Le 29 janvier 2025, la Commission a dévoilé sa « boussole pour la compétitivité » de l'Union européenne pour les cinq prochaines années. Ce document stratégique, inspiré des recommandations du rapport Draghi, vise à restaurer la compétitivité du continent.

L'un des objectifs majeurs est de réduire la charge bureaucratique de 25 % pour les entreprises, et même de 35 % pour les PME. On estime que cela pourrait générer une économie de 37,5 milliards d'euros de coûts récurrents sur cinq ans. Pour y parvenir, les analyses d'impact européennes intégreront désormais « une partie spécifique au test PME ». Je me réjouis de cette convergence avec l'initiative du Sénat que j'ai portée dans le cadre du projet de loi de simplification de la vie économique, actuellement en cours d'examen à l'Assemblée nationale.
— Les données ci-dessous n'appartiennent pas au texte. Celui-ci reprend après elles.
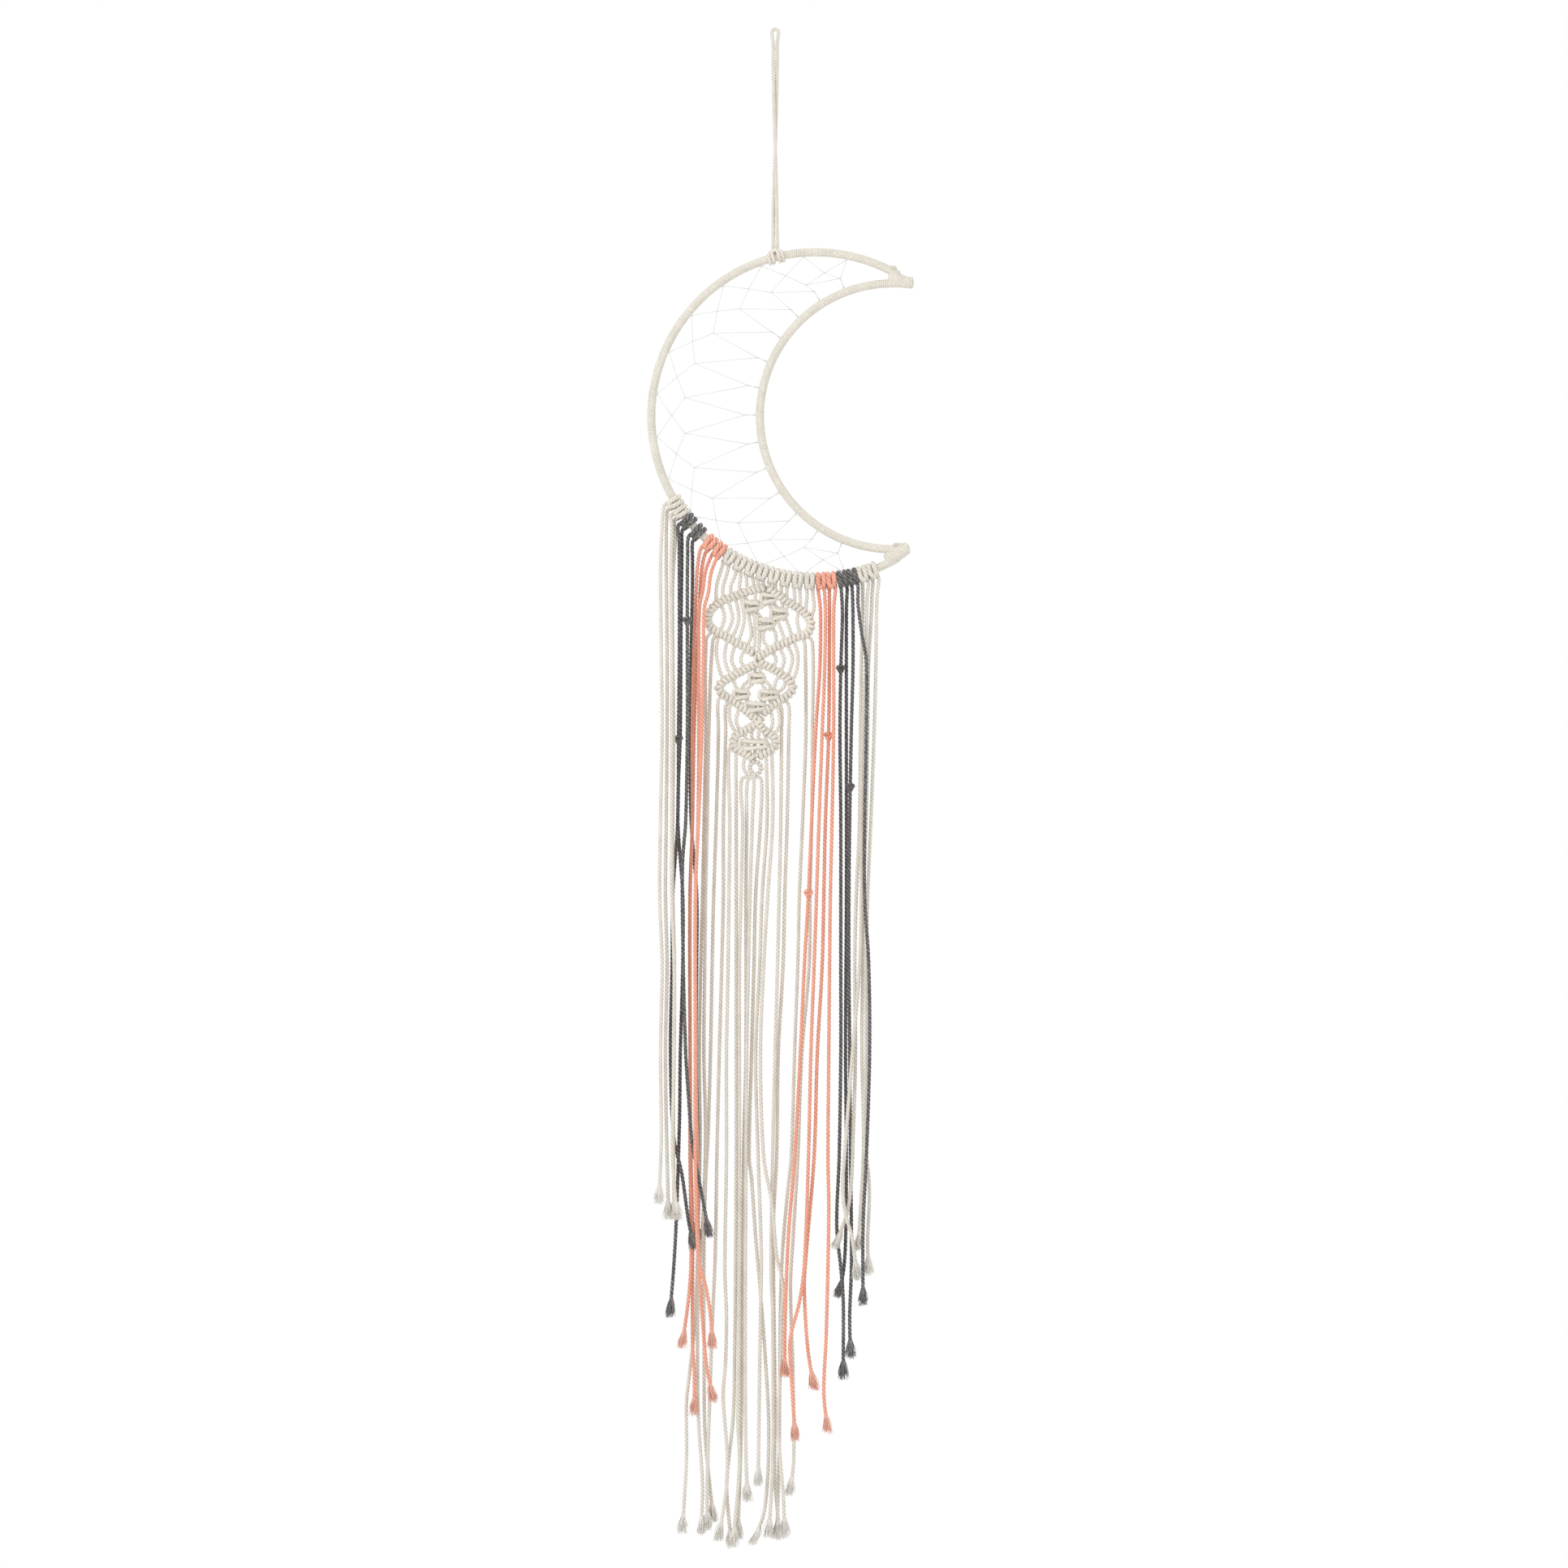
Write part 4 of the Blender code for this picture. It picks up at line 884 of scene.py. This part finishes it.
CAMERA_PLACE = (0.0055, -2.683, -0.46375)
LIT_MIDDLE = (0.005, 0.0, -0.46)
FLOOR_HEIGHT = -1.08
FLOOR_RADIUS = 0.5


def make_camera():
    """Straight on, at the height of the object's middle."""
    data = bpy.data.cameras.new("camera")
    data.lens = 100.0
    data.sensor_width = 36.0
    camera = bpy.data.objects.new("camera", data)
    camera.location = CAMERA_PLACE
    camera.rotation_euler = (math.pi / 2, 0, 0)
    bpy.context.collection.objects.link(camera)
    bpy.context.scene.camera = camera


def make_light(name, place, size, power):
    """A soft area light that faces the middle of the object."""
    data = bpy.data.lights.new(name, "AREA")
    data.size = size
    data.energy = power
    light = bpy.data.objects.new(name, data)
    light.location = place
    aim = np.array(LIT_MIDDLE) - np.array(place)
    tilt = math.pi / 2 - math.atan2(-aim[2], math.hypot(aim[0], aim[1]))
    light.rotation_euler = (tilt, 0, math.atan2(aim[1], aim[0]) - math.pi / 2)
    bpy.context.collection.objects.link(light)


def make_studio():
    """White surroundings, a key light from the upper left and a pale floor below the object."""
    world = bpy.data.worlds.new("studio")
    bpy.context.scene.world = world
    world.use_nodes = True
    sky = world.node_tree.nodes["Background"]
    sky.inputs["Color"].default_value = (1.0, 1.0, 1.0, 1.0)
    sky.inputs["Strength"].default_value = 1.0
    make_light("key", (-1.1, -1.5, 0.5), 0.7, 9.0)
    bpy.context.scene.view_settings.view_transform = "Standard"

    floor_mesh = bpy.data.meshes.new("floor")
    turn = np.linspace(0, 2 * math.pi, 64, endpoint=False)
    corners = [(FLOOR_RADIUS * math.cos(a), FLOOR_RADIUS * math.sin(a), FLOOR_HEIGHT) for a in turn]
    floor_mesh.from_pydata(corners, [], [list(range(len(turn)))])
    material = bpy.data.materials.new("floor")
    material.use_nodes = True
    material.node_tree.nodes["Principled BSDF"].inputs["Base Color"].default_value = (0.9, 0.9, 0.9, 1.0)
    floor_mesh.materials.append(material)
    floor = bpy.data.objects.new("floor", floor_mesh)
    bpy.context.collection.objects.link(floor)


make_camera()
make_fringe()
make_larks_heads()
make_loop()
make_panel()
make_hoop()
make_net()
make_studio()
Un paquet Omnibus est annoncé pour simplifier le triptyque du Pacte vert : taxonomie, directive CSRD sur le reporting extrafinancier et directive CS3D sur le devoir de vigilance. La révision de la directive CSRD pourrait réduire le nombre d'entreprises assujetties en ne visant que celles de plus de 1 000 salariés. D'autres propositions sont envisagées, comme la réduction du nombre d'indicateurs ou la suppression de l'obligation d'appliquer des normes sectorielles spécifiques.
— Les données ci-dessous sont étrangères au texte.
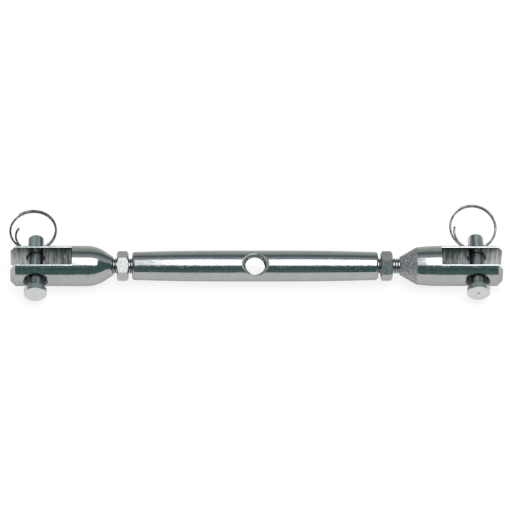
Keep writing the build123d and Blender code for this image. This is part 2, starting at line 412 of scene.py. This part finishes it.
def thread_steel():
    """Cut thread: worn crests in plain steel, and painted shade darkening the roots."""
    n = material_nodes("thread_steel")
    place = n.add("ShaderNodeSeparateXYZ", {0: n.place()})
    radius = distance_from(n, place.outputs["Y"], place.outputs["Z"])
    # painted shade from the roots up to the crests
    crest = n.remap(radius, THREAD_MINOR_R + 0.1 * MM, THREAD_MAJOR_R - 0.1 * MM, 0.0, 1.0)
    normal = n.bump(n.noise((5000, 2000, 2000), 3.0), 0.004 * MM)
    roughness = n.blend(crest, THREAD_ROOT_ROUGHNESS, THREAD_CREST_ROUGHNESS)
    return n.steel(n.mix(crest, THREAD_ROOT_PAINTED_SHADE, STEEL), roughness, normal)


def assign(name, material):
    """Give a CAD node one material."""
    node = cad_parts[name]
    node.data.materials.clear()
    node.data.materials.append(material)


# ---------------------------------------------------------------- threads

def thread_radius(phase):
    """Radius across one pitch, from the middle of the crest at phase 0 to that of the root at 0.5."""
    away = abs(phase - round(phase))
    share = min(1.0, max(0.0, (away - THREAD_CREST) / (THREAD_ROOT_START - THREAD_CREST)))
    return THREAD_MAJOR_R + (THREAD_MINOR_R - THREAD_MAJOR_R) * share


def thread_ring(x, from_end, hand):
    """Points around the thread at x, cut back by the bevel near the stud's ends."""
    limit = THREAD_MAJOR_R - max(0.0, THREAD_TIP_BEVEL - from_end)
    points = []
    for j in range(THREAD_AROUND):
        turn = j / THREAD_AROUND
        radius = min(limit, thread_radius(x / PITCH - hand * turn))
        angle = 2 * math.pi * turn
        points.append((x, radius * math.cos(angle), radius * math.sin(angle)))
    return points


def make_thread(side):
    """Helical thread in place of the plain stud."""
    low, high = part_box(f"stud_{side}")
    count = round((high.x - low.x) / PITCH * THREAD_STEPS_PER_PITCH)
    mesh = bmesh.new()
    rings = []
    for i in range(count + 1):
        x = low.x + (high.x - low.x) * i / count
        points = thread_ring(x, min(x - low.x, high.x - x), THREAD_HAND[side])
        rings.append([mesh.verts.new(point) for point in points])
    for near, far in zip(rings, rings[1:]):
        for j in range(THREAD_AROUND):
            k = (j + 1) % THREAD_AROUND
            mesh.faces.new((near[j], near[k], far[k], far[j]))
    mesh.faces.new(reversed(rings[0]))
    mesh.faces.new(rings[-1])
    bmesh.ops.recalc_face_normals(mesh, faces=mesh.faces)
    data = bpy.data.meshes.new(f"thread_{side}")
    mesh.to_mesh(data)
    mesh.free()
    for face in data.polygons:
        face.use_smooth = len(face.vertices) == 4
    thread = bpy.data.objects.new(f"thread_{side}", data)
    bpy.context.scene.collection.objects.link(thread)
    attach(thread, f"stud_{side}")
    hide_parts(f"stud_{side}")
    return thread


# ---------------------------------------------------------------- studio

def make_floor():
    """Pale floor that the jaws lie on."""
    half = FLOOR_SIDE / 2
    level = CAD_BOX[0][2]
    data = bpy.data.meshes.new("floor")
    corners = [(-half, -half, level), (half, -half, level), (half, half, level), (-half, half, level)]
    data.from_pydata(corners, [], [(0, 1, 2, 3)])
    floor = bpy.data.objects.new("floor", data)
    bpy.context.scene.collection.objects.link(floor)
    paint = bpy.data.materials.new("pale_floor")
    paint.use_nodes = True
    shader = paint.node_tree.nodes["Principled BSDF"]
    shader.inputs["Base Color"].default_value = FLOOR_COLOUR
    shader.inputs["Roughness"].default_value = FLOOR_ROUGHNESS
    shader.inputs["Specular IOR Level"].default_value = FLOOR_SHINE
    shader.inputs["Emission Color"].default_value = (1.0, 1.0, 1.0, 1.0)
    shader.inputs["Emission Strength"].default_value = FLOOR_GLOW
    data.materials.append(paint)


def area_light(name, elevation, distance, size, radiance, aside=0.0):
    """Rectangular softbox facing the origin, then moved aside along +X. Elevation is from the -Y side."""
    back = Vector((0, -math.cos(elevation), math.sin(elevation)))
    right = Vector((1, 0, 0))
    up = back.cross(right)
    light = bpy.data.lights.new(name, "AREA")
    light.shape = "RECTANGLE"
    light.size, light.size_y = size
    light.energy = radiance * math.pi * size[0] * size[1]
    lamp = bpy.data.objects.new(name, light)
    turned = Matrix((right, up, back)).transposed().to_4x4()
    lamp.matrix_world = Matrix.Translation(back * distance + right * aside) @ turned
    bpy.context.scene.collection.objects.link(lamp)
    return lamp


def make_lights():
    """The softbox and the reflector board beside it, and a fill that only the table takes."""
    aside = SOFTBOX_LEFT_EDGE + SOFTBOX_SIZE[0] / 2
    area_light("softbox", SOFTBOX_ELEVATION, SOFTBOX_DISTANCE, SOFTBOX_SIZE, SOFTBOX_RADIANCE, aside)
    aside = SOFTBOX_LEFT_EDGE - REFLECTOR_WIDTH / 2
    size = (REFLECTOR_WIDTH, SOFTBOX_SIZE[1])
    reflector = area_light("reflector", SOFTBOX_ELEVATION, SOFTBOX_DISTANCE, size, REFLECTOR_RADIANCE, aside)
    reflector.data.color = REFLECTOR_COLOUR
    fill = area_light("table_fill", FILL_ELEVATION, FILL_DISTANCE, FILL_SIZE, FILL_RADIANCE)
    fill.visible_glossy = False


def make_room():
    """Dim room: dark behind the camera, grey overhead and behind the object."""
    world = bpy.data.worlds.new("room")
    bpy.context.scene.world = world
    n = Nodes(world, "ShaderNodeOutputWorld")
    direction = n.add("ShaderNodeTexCoord").outputs["Generated"]
    axes = n.add("ShaderNodeSeparateXYZ", {0: direction})
    clutter = n.add("ShaderNodeTexNoise", {"Vector": direction, "Scale": ROOM_CLUTTER_SCALE})
    clutter_share = n.ease(clutter.outputs["Fac"], ROOM_CLUTTER_BLEND)
    behind = n.mix(clutter_share, ROOM_BEHIND_CAMERA_DARK, ROOM_BEHIND_CAMERA_LIGHT)
    ramp = n.add("ShaderNodeValToRGB", {"Fac": axes.outputs["Y"]})
    for place, colour in ROOM_BACK_COLOURS[1:-1]:
        ramp.color_ramp.elements.new(place)
    for element, (place, colour) in zip(ramp.color_ramp.elements, ROOM_BACK_COLOURS):
        element.position = place
        element.color = colour
    front = n.mix(n.ease(axes.outputs["Z"], ROOM_CEILING_BLEND), behind, ROOM_CEILING)
    colour = n.mix(n.ease(axes.outputs["Y"], ROOM_BACK_BLEND), front, ramp.outputs["Color"])
    background = n.add("ShaderNodeBackground", {"Color": colour})
    n.feed(n.output.inputs["Surface"], background.outputs[0])


def make_camera():
    """Long lens from above the -Y side, rolled so that the screw axis lies level."""
    flat = math.cos(VIEW_ELEVATION)
    back = Vector((-flat * math.sin(VIEW_TURN), -flat * math.cos(VIEW_TURN), math.sin(VIEW_ELEVATION)))
    right = (Vector((1, 0, 0)) - back * back.x).normalized()
    up = back.cross(right)
    aside, above = VIEW_MIDDLE
    place = back * VIEW_DISTANCE + right * aside + up * above
    data = bpy.data.cameras.new("camera")
    data.sensor_width = SENSOR_MM
    data.lens = SENSOR_MM * VIEW_DISTANCE / VIEW_WIDTH
    data.clip_end = CLIP_END
    camera = bpy.data.objects.new("camera", data)
    camera.matrix_world = Matrix.Translation(place) @ Matrix((right, up, back)).transposed().to_4x4()
    bpy.context.scene.collection.objects.link(camera)
    bpy.context.scene.camera = camera


# ---------------------------------------------------------------- assembly

nut_finish = nut_steel()
wire_finish = wire_steel()
thread_finish = thread_steel()
assign("barrel", barrel_steel())
for side in SIDES:
    assign(f"jaw_{side}", jaw_steel(side))
    assign(f"lock_nut_{side}", nut_finish)
    assign(f"clevis_pin_{side}", pin_steel(side))
    assign(f"split_ring_{side}", wire_finish)
    make_thread(side).data.materials.append(thread_finish)

make_floor()
make_room()
make_lights()
make_camera()
bpy.context.scene.view_settings.view_transform = "Standard"

bpy.context.view_layer.update()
Les réactions des entreprises sont mitigées. Certaines soulignent l'importance de maintenir une dynamique européenne pour éviter de répéter l'erreur des normes comptables imposées par les États-Unis. D'autres critiquent le caractère inadapté des obligations découlant de cette directive, estimant qu'elles alourdissent excessivement leurs charges administratives, au détriment de leurs efforts en faveur de la transition environnementale.

C'est pour discuter de ces orientations que nous allons entendre nos invités que je remercie chaleureusement pour leur présence :

- Mme Isabelle Maquet, conseillère économique à la représentation de la Commission européenne en France, nous présentera les orientations de la Commission concernant les entreprises.
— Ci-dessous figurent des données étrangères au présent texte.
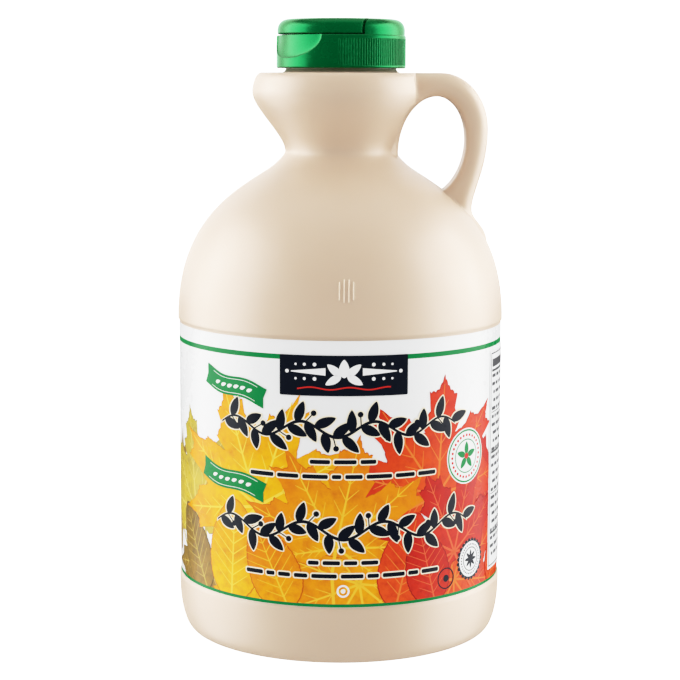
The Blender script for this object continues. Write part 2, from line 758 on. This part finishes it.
def addAlmond(bm, x, y, length, width, turn):
    verts = circleVerts(bm, 28, filled=True)
    for vert in verts:              # pointed at both ends, with its stem end at (x, y)
        angle = math.atan2(vert.co.y, vert.co.x)
        belly = math.sin(angle) * abs(math.sin(angle)) ** 0.35
        vert.co = (length / 2 * (1 + math.cos(angle)), width / 2 * belly * (1 - 0.25 * math.cos(angle)), 0)
    moveShape(bm, verts, x, y, turn)


def wrapPrint(bm, layer):
    s = labelSizes
    around = s["radius"] * 1000
    pitch = math.tau * around / s["columns"]
    bmesh.ops.triangulate(bm, faces=[face for face in bm.faces if len(face.verts) > 4])
    low, high = min(vert.co.x for vert in bm.verts), max(vert.co.x for vert in bm.verts)
    for column in range(math.ceil(low / pitch), math.floor(high / pitch) + 1):
        bmesh.ops.bisect_plane(
            bm, geom=bm.verts[:] + bm.edges[:] + bm.faces[:], dist=1e-5,
            plane_co=(column * pitch, 0, 0), plane_no=(1, 0, 0),
        )
    for face in bm.faces:
        if face.normal.z < 0:
            face.normal_flip()
    bmesh.ops.translate(bm, verts=extrudedVerts(bm, bm.faces[:]), vec=(0, 0, 1))
    bmesh.ops.recalc_face_normals(bm, faces=bm.faces)
    for vert in bm.verts:
        lift = layer * s["layer"] if vert.co.z > 0.5 else -s["sunk"]
        turn = vert.co.x / around
        radius = s["radius"] + lift / 1000
        vert.co = (radius * math.sin(turn), -radius * math.cos(turn), vert.co.y / 1000)


def newPrint(name, *layers):
    # each layer is its own flat shapes, its height in layers and its ink
    joined = bmesh.new()
    for index, (flat, layer, ink) in enumerate(layers):
        wrapPrint(flat, layer)
        for face in flat.faces:
            face.material_index = index
        mesh = bpy.data.meshes.new("layer")
        flat.to_mesh(mesh)
        flat.free()
        joined.from_mesh(mesh)
        bpy.data.meshes.remove(mesh)
    mesh = bpy.data.meshes.new(name)
    joined.to_mesh(mesh)
    joined.free()
    piece = meshObject(name, mesh, [ink for flat, layer, ink in layers])
    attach(piece, "root")
    print("print", name, len(mesh.polygons), "faces")


def labelSleeve(material):
    s = labelSizes
    inner = s["radius"] - s["wall"]
    bm = bmesh.new()
    corners = ((s["radius"], s["bottom"]), (s["radius"], s["top"]), (inner, s["top"]), (inner, s["bottom"]))
    verts = [bm.verts.new((0, -radius, height)) for radius, height in corners]
    edges = [bm.edges.new(pair) for pair in zip(verts, verts[1:] + verts[:1])]
    spinRound(bm, verts + edges, s["columns"])
    return newPiece("labelSleeve", bm, material)


film = filmMaterial("label film", inkColours["film"], filmLook["variation"], filmLook["shine"])
inks = {name: filmMaterial(name + " ink", colour) for name, colour in inkColours.items() if name != "film"}
finishPiece(labelSleeve(film), "label_film", "label")


def labelStripes():
    s = labelSizes
    half = math.pi * s["radius"] * 1000
    front, lapFilm, lapFront = bmesh.new(), bmesh.new(), bmesh.new()
    left, right = s["lap"]
    for low, high in s["stripes"]:
        addBlock(front, -half, low, half, high)
        addBlock(lapFront, left, low, right, high)
    addBlock(lapFilm, left, s["bottom"] * 1000, right, s["top"] * 1000)
    green, over = inks["green"], s["lapLayer"]
    newPrint("labelStripes", (front, 1, green), (lapFilm, over, film), (lapFront, over + 1, green))


labelStripes()


# Autumn leaves

leafOutline = (                     # the right half of a lobed leaf, tip to stem, one long from stem to tip
    (0.00, 1.00), (0.06, 0.86), (0.15, 0.83), (0.13, 0.70), (0.22, 0.64), (0.15, 0.50),
    (0.27, 0.56), (0.33, 0.66), (0.42, 0.62), (0.62, 0.76), (0.58, 0.60), (0.70, 0.57),
    (0.56, 0.43), (0.46, 0.27), (0.60, 0.30), (0.68, 0.22), (0.90, 0.18), (0.72, 0.07),
    (0.74, -0.03), (0.52, -0.06), (0.44, -0.20), (0.20, -0.20), (0.07, -0.08),
)

leafDrawing = {                     # lengths are of a leaf one long, but for the trim and the rim
    "trim": 18.95,                  # the leaves end here, behind the lower stripe
    "rim": 0.3,                     # dark line round each leaf
    "variation": ((0.94, 1.06), (0.96, 1.04)),
    "stretchSteps": 6,              # points from one corner of the outline to the next
    "sag": 0.30,                    # how far each stretch bows in
    "tooth": 0.018,
    "veinTips": (
        (0.0, 0.92), (0.56, 0.69), (-0.56, 0.69), (0.80, 0.16), (-0.80, 0.16),
        (0.40, -0.17), (-0.40, -0.17),
    ),
    "vein": (0.026, 0.006),         # widths of a vein where it starts and ends
    "sideVein": (0.010, 0.004),
    "sideVeinsAt": (0.30, 0.46, 0.62, 0.78),
    "sideVeinReach": (0.24, 0.75),
    "sideVeinLean": math.radians(38),
    "stalk": ((0, 0.01), (0.02, -0.26), (0.02, -0.25), (0.09, -0.50)),
    "stalkWidths": (0.030, 0.028),
    "ovalTeeth": 11,
    "ovalSaw": 0.035,
    "ovalBelly": (0.27, 0.31),
    "ovalStalk": -0.16,
    "ovalVein": (0.028, 0.006),
    "ovalSideVein": (0.011, 0.005),
    "ovalSideVeins": 7,
}

leafPaints = {
    "olive": ((0.60, 0.43, 0.05), (0.44, 0.34, 0.04), (0.22, 0.17, 0.04), (0.74, 0.58, 0.14)),
    "bronze": ((0.32, 0.19, 0.04), (0.21, 0.13, 0.03), (0.11, 0.08, 0.03), (0.52, 0.38, 0.09)),
    "gold": ((0.90, 0.46, 0.006), (0.84, 0.32, 0.005), (0.62, 0.17, 0.005), (0.95, 0.64, 0.06)),
    "amber": ((0.86, 0.33, 0.005), (0.74, 0.18, 0.005), (0.52, 0.10, 0.006), (0.93, 0.50, 0.03)),
    "scarlet": ((0.76, 0.075, 0.012), (0.62, 0.028, 0.010), (0.40, 0.015, 0.008), (0.84, 0.19, 0.03)),
    "crimson": ((0.60, 0.030, 0.012), (0.46, 0.014, 0.010), (0.26, 0.008, 0.008), (0.78, 0.12, 0.04)),
}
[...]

- M. Laurent Bataille, président de Schneider Electric France et membre de l'Association française des entreprises privées (Afep), accompagné de M. Gilles Vermot-Desroches, vice-président en charge de la citoyenneté des relations institutionnelles ;

- Mme Sylvie Grandjean, directrice générale du groupe REDEX et vice-présidente du Mouvement des entreprises de taille intermédiaire (METI).

Je vous invite à partager vos analyses sur les évolutions souhaitables, notamment concernant la proposition Omnibus, le pacte pour une industrie propre, la préservation de l'innovation européenne face aux ambitions du président Trump et la réduction de notre dépendance stratégique, en particulier dans le domaine énergétique.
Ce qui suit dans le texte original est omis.